God wasn’t joking when he said that His ways are not like mine.

He could have done anything he wanted. He could have snapped his fingers and had the whole planet evaporated. He could have just turned his back and given us what we thought we wanted, rather than what we truly needed. He could have protected himself, remained distant, and just let things ‘play out’. He could have split the sky and showed up with a heavenly entourage, scaring us into submission.

But he didn’t.

And that says something about Him. What kind of God takes off all his ‘omni’s’ and becomes a servant – a servant to disobedient, rebellious people?
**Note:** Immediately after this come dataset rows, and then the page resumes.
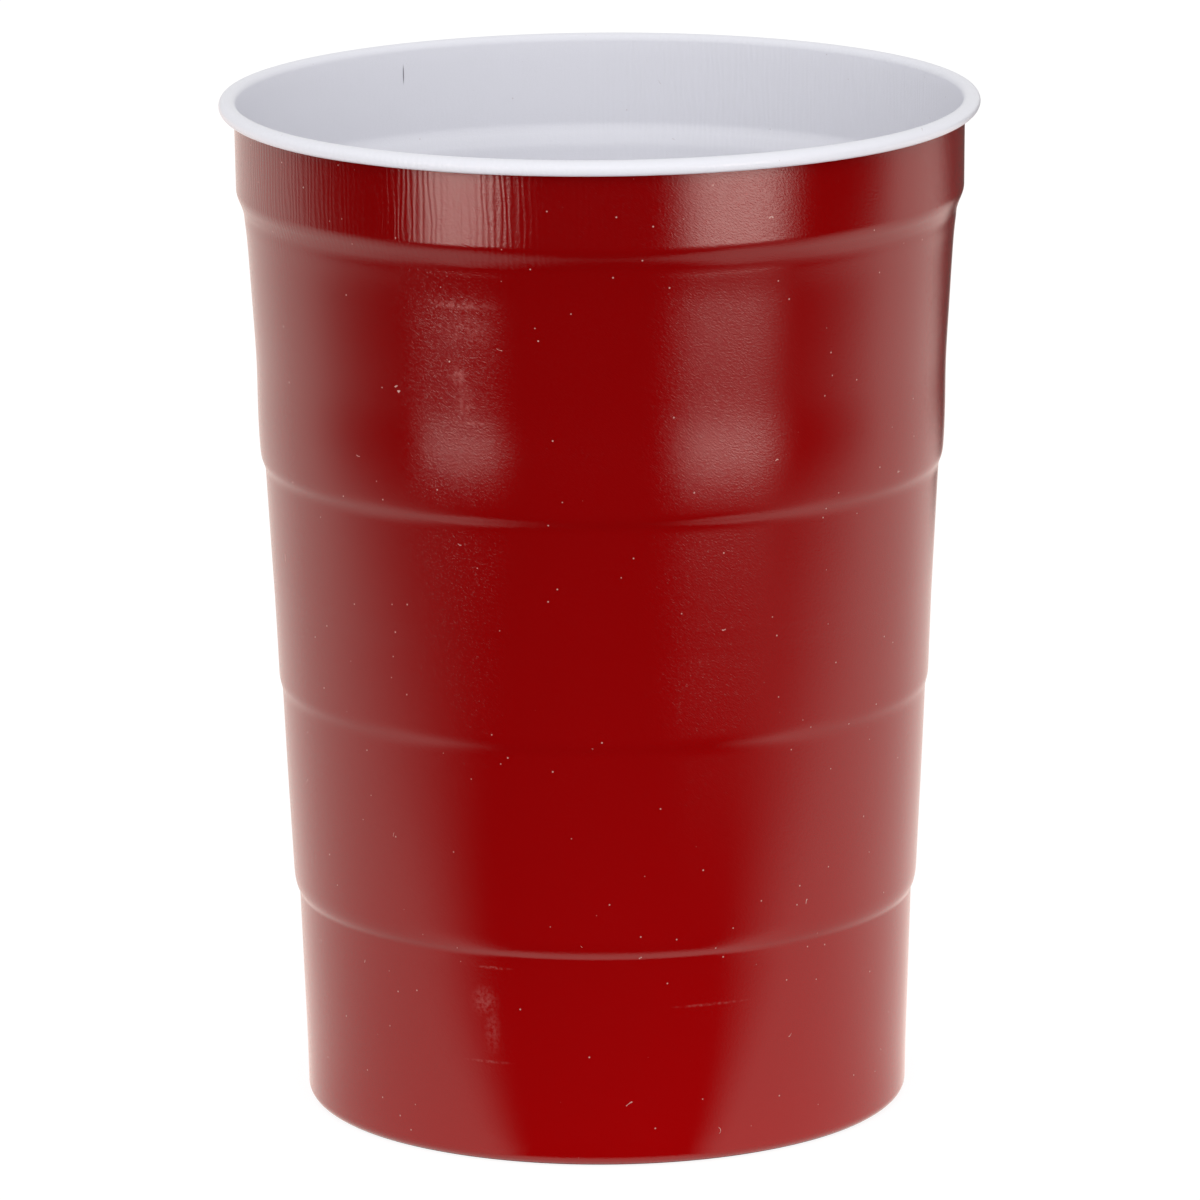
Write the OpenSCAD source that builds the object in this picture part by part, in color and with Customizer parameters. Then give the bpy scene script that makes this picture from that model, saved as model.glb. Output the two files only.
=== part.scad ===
// Steel party cup: one piece of thin sheet steel, deep drawn in steps, with its rim curled outwards.
// Origin at the middle of the foot, on the surface that the cup stands on. +Z is up. Millimetres.

/* [Cup] */
// Height from the foot to the top of the curled rim
cup_h = 120.2; // [116:0.1:135]
// Diameter over the curled rim
rim_od = 89; // [80:0.5:100]
// Thickness of the sheet
sheet_t = 0.25; // [0.2:0.01:0.4]

/* [Curled rim] */
// Outside diameter of the rolled tube that the rim is
curl_d = 2.03; // [1.6:0.01:2.6]
// Clearance between the rolled edge and the wall below it
curl_gap = 0.1; // [0.05:0.01:0.2]

/* [Neck band] */
// Height from the rim's top down to the first step
neck_h = 11.2; // [8:0.1:13]
// Lean of the neck band out from the vertical, in degrees
neck_lean = 0.7; // [0:0.05:2]

/* [First step, under the neck] */
// Height of the step
step_1_h = 2.9; // [2:0.1:3.5]
// How far the step sets the wall in
step_1_in = 0.87; // [0.4:0.01:1.5]
// Radius of the bends at both edges of the step
step_1_r = 3.4; // [2:0.1:5]

/* [Upper band] */
// Height of the band between the first and the second step
upper_h = 26.9; // [22:0.1:29]
// Lean of the band, in degrees
upper_lean = 3.4; // [1:0.05:5]
// Height of its lower part, which is steeper
upper_low_h = 9.2; // [6:0.1:12]
// Lean of its lower part, in degrees
upper_low_lean = 1.26; // [0.5:0.01:3]
// Radius of the soft bend between the two
upper_bend_r = 60; // [20:1:90]

/* [Second step] */
// Height of the step
step_2_h = 3.3; // [2.5:0.1:4]
// How far the step sets the wall in
step_2_in = 0.578; // [0.3:0.001:1]
// Radius of the bend at its upper edge
step_2_top_r = 21; // [5:1:26]
// Radius of the bend at its lower edge
step_2_low_r = 12; // [4:1:14]

/* [Middle band] */
// Height of the band between the second and the third step
middle_h = 24.6; // [20:0.1:26.5]
// Lean of the band, in degrees
middle_lean = 3.36; // [1:0.01:5]
// Height of its lower part, which is steeper
middle_low_h = 9.7; // [6:0.1:12]
// Lean of its lower part, in degrees
middle_low_lean = 2.45; // [1:0.01:5]
// Radius of the soft bend between the two
middle_bend_r = 60; // [20:1:90]

/* [Third step] */
// Height of the step
step_3_h = 2.4; // [1.8:0.1:3]
// How far the step sets the wall in
step_3_in = 0.24; // [0.15:0.01:0.6]
// Radius of the bends at both edges of the step
step_3_r = 10; // [4:1:12]

/* [Lower band] */
// Height of the band between the third and the fourth step
lower_h = 22.7; // [18:0.1:24.5]
// Lean of the band, in degrees
lower_lean = 3.13; // [1:0.01:5]

/* [Fourth step] */
// Height of the step
step_4_h = 2.1; // [1.6:0.1:2.6]
// How far the step sets the wall in
step_4_in = 0.45; // [0.2:0.01:0.9]
// Radius of the bends at both edges of the step
step_4_r = 5; // [3:0.5:8]

/* [Foot band, which takes the height that is left] */
// Lean of the band, in degrees
foot_lean = 2.35; // [1:0.01:4]
// Height of its lower part, which is steeper
foot_low_h = 6.5; // [5:0.1:8]
// Lean of its lower part, in degrees
foot_low_lean = 1.2; // [0.5:0.01:2.5]
// Radius of the soft bend between the two
foot_bend_r = 60; // [20:1:80]

/* [Foot] */
// Outside radius of the corner between the wall and the foot ring
corner_r = 1.4; // [0.8:0.1:2.5]
// Width of the flat ring that the cup stands on
ring_w = 1.3; // [0.8:0.1:3]
// How far the middle of the base is raised above the ring
panel_rise = 1.5; // [0.8:0.1:3]
// Slope of the sheet between the ring and the raised middle, in degrees
panel_slope = 50; // [35:1:70]
// Radius of the bends on both sides of that slope, on the hollow side of the sheet
panel_bend_r = 0.8; // [0.5:0.1:1.5]

/* [Hidden] */

round_steps = 180;       // facets of the whole turn, for the preview only
curl_steps = 96;         // facets of the rolled tube's section
corner_steps = 6;        // facets of a tight bend
bend_steps = 3;          // facets of a slight bend

// The rolled tube's middle
curl_r = curl_d / 2;
curl_x = rim_od / 2 - curl_r;
curl_z = cup_h - curl_r;
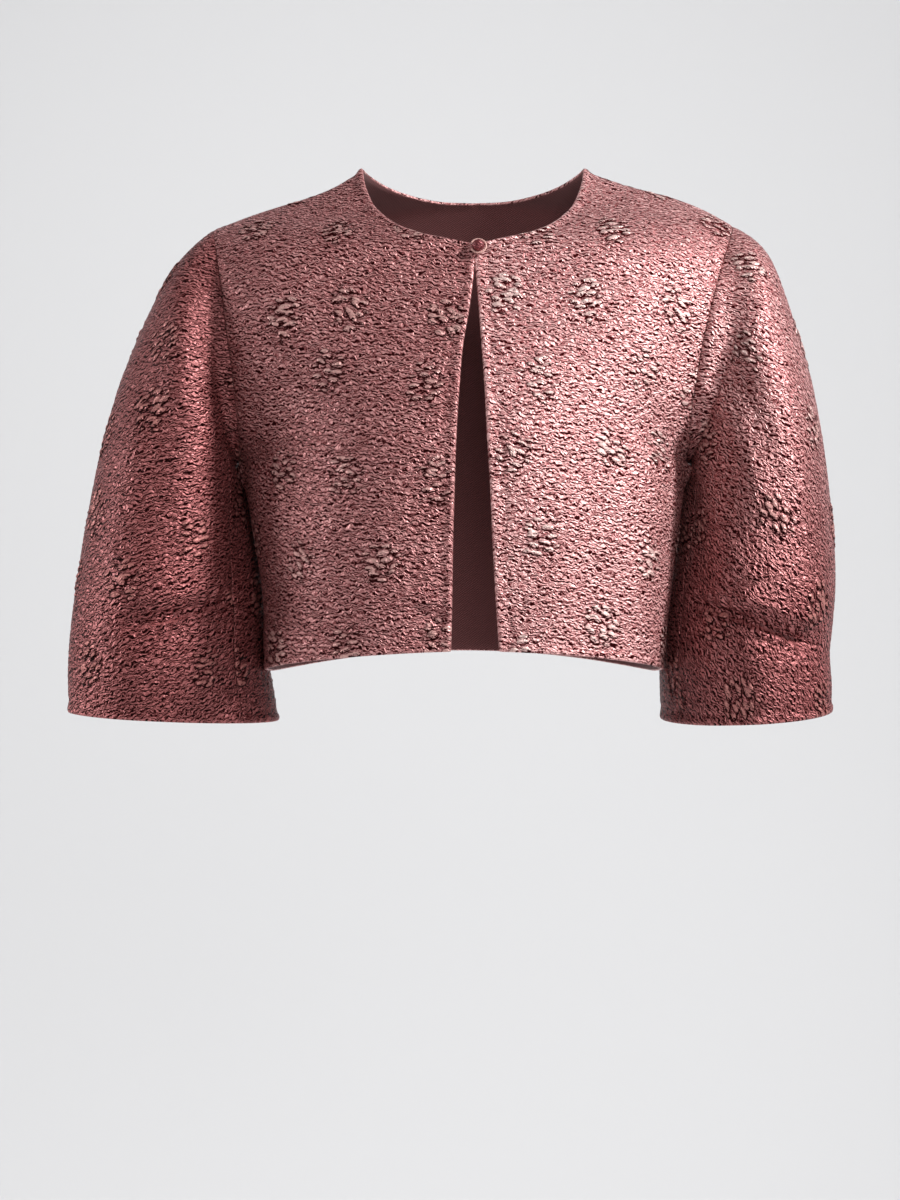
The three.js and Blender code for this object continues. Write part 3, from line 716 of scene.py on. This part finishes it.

What kind of God steps out of heaven and into time and space as a baby, born to a 14 or 15-year-old Jewish girl – and trusts that she will care for him? What kind of God becomes dependent upon the very people who need him? We often talk about our need to trust God, and we do – but here we see that it is Jesus who trusted Mary. He trusted her to care for him and feed him and teach him and love him. What kind of God does that?

One that we have surely underestimated.

In these days before Christmas, reinvestigate the story, the one you think you already know – and discover a God who is surprising, a God who trusts unlikely, unimportant people, a God who displays great power through great weakness, a God who really was raised in a barn, a God who is hidden in plain sight, a God whose love knows no bounds.